What you get: composable intelligence that scales across domains.


E. Persistent memory graph

Purpose: context as a network, not a log.

Structure:

  • Nodes: events, entities, decisions, observations.
  • Edges: causal or semantic relationships.
  • Queries: vector + symbolic hybrid.

Things that matter:

  • Property graphs (Neo4j, ArangoDB) or hybrid vector-graph stores.
  • Summarisation nodes for long history.
  • Integrate with RAG.

What you get: memory that generalises, not just recalls.


Reference flow

A production system stitches these together:

1. Input from user or environment (Interface)
2. Intent parsed, context retrieved (Orchestration + RAG)
3. Reasoning plan generated (Agent)
4. Tools invoked (Action)
5. Results evaluated (Reflection)
6. Memory graph updated (Knowledge)
7. Response generated (Interface)

Closed loop.
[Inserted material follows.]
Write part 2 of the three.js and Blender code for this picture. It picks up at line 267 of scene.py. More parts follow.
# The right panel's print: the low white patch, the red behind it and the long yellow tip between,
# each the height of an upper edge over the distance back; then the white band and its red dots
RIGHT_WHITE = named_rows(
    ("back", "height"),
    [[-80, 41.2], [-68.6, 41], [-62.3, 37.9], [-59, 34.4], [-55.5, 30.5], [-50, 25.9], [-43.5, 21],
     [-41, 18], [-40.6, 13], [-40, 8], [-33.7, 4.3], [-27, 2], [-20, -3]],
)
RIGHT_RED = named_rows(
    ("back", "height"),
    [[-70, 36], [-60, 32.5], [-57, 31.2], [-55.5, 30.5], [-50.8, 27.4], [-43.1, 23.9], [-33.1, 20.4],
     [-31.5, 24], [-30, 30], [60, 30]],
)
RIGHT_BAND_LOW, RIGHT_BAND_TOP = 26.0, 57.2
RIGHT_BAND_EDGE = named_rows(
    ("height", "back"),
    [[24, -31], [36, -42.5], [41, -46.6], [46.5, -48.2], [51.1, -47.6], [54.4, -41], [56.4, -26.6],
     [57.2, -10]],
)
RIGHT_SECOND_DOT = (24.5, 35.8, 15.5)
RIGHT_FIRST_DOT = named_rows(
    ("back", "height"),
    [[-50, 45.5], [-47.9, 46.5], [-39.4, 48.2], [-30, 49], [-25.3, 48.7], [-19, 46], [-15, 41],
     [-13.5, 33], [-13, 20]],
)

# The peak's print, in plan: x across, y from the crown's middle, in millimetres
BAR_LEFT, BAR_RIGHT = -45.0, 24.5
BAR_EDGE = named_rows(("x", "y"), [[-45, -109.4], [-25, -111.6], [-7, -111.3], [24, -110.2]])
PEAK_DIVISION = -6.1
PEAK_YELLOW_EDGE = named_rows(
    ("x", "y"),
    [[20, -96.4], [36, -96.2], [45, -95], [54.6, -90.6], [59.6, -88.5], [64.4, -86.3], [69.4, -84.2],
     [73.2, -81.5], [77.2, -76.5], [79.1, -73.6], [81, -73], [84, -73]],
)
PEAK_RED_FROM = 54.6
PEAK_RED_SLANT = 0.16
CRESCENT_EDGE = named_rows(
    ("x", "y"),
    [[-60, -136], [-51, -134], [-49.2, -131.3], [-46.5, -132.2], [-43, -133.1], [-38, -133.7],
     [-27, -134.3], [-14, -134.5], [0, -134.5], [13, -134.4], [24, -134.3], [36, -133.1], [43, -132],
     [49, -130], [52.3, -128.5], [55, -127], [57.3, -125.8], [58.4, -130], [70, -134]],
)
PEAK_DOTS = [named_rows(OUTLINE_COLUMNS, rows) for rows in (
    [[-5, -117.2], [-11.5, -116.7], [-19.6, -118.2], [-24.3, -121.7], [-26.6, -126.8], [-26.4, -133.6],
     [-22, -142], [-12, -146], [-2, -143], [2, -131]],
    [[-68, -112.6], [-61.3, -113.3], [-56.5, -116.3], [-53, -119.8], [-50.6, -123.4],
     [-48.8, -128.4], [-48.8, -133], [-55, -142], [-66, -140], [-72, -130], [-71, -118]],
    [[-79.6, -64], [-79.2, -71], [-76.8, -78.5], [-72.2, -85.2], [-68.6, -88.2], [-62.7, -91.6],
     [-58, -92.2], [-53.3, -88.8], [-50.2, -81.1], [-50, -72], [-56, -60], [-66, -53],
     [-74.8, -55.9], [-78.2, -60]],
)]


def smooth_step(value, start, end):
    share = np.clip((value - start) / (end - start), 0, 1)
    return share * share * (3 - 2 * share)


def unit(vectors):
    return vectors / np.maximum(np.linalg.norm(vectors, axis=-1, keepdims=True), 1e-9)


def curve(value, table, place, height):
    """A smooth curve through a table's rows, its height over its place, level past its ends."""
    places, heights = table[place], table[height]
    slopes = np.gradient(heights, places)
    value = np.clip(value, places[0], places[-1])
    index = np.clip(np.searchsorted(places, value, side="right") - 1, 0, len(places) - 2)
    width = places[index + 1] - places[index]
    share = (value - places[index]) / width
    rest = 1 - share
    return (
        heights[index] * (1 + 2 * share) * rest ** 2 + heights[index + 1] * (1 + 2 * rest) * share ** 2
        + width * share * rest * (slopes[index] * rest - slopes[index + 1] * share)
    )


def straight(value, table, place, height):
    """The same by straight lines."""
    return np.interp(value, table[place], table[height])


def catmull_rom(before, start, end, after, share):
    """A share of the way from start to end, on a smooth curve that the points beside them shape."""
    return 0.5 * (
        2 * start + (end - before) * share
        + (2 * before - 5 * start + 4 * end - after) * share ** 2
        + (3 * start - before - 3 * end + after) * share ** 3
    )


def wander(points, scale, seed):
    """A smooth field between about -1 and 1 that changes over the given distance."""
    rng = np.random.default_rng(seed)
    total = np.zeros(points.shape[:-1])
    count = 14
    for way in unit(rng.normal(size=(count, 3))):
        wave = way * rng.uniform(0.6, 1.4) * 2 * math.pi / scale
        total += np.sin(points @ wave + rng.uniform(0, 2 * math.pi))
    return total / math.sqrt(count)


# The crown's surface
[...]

Feedback, grounding, continuity.


Deployment

| Component | Hosting | Stack | | -------------------- | ------------------------------- | ----------------------------------- | | Frontend / Interface | Serverless (Vercel, Cloudflare) | Next.js + AI SDK | | Agent Orchestrator | Stateful microservice | Node/Express, FastAPI, LangGraph | | Vector Store | Managed DB | Supabase (pgvector) / Pinecone | | Memory Graph | Persistent DB | Neo4j / RedisGraph | | Observability | Logging + Metrics | OpenTelemetry, Prometheus | | Security | AuthN/AuthZ, rate limiting | JWT, API Gateway |

Operational notes:

  • Log every reasoning step.
  • Version your pipelines.
  • Sandbox tools.
  • Treat token use and latency as first-class metrics.

Failure modes

| Risk | Cause | Mitigation | | --------------------- | ------------------------- | --------------------------------------------------- | | Hallucination | Weak retrieval | Tighten RAG relevance, enforce context injection | | Looping | Unbounded recursion | Iteration limits, plan termination checks | | Data drift | Outdated embeddings | Re-embed periodically | | Context explosion | Oversized prompts | Summarise history dynamically | | Latency spikes | Deep chains | Parallelise sub-agents, batch tool calls |


Governance

Transparent and auditable by design.

  • Trace every chain (input → output → action → eval).
  • Store traces for reproducibility.
  • Feedback ledger for human review.
  • Safety guardrails in orchestration, not afterthoughts.

Telemetry I track:

  • Token and cost per interaction
  • Retrieval hit ratio
  • Tool success/failure
  • Task completion times
  • Reflection score deltas

The operational view of cognition.


Evolution path

| Stage | Description | Transition | | ----------------- | ------------------------------------ | -------------------------------------------- | | 1. Reactive | Static response to input | Add RAG | | 2. Contextual | Recalls past context | Add persistent memory | | 3. Procedural | Plans multi-step | Add agents | | 4. Reflective | Evaluates own performance | Add feedback loops | | 5. Adaptive | Improves autonomously | RL or retraining cycles |

Each stage builds on the last. Intelligence emerges from the stability of feedback between them.


The shift

Building a thinking system means moving from code-centric to system-centric design. The question isn't "which model do we use." It's:

How do information, reasoning, and memory interact to produce reliable understanding?

When that's clear, observable, and grounded, the result behaves less like a chatbot and more like a collaborator.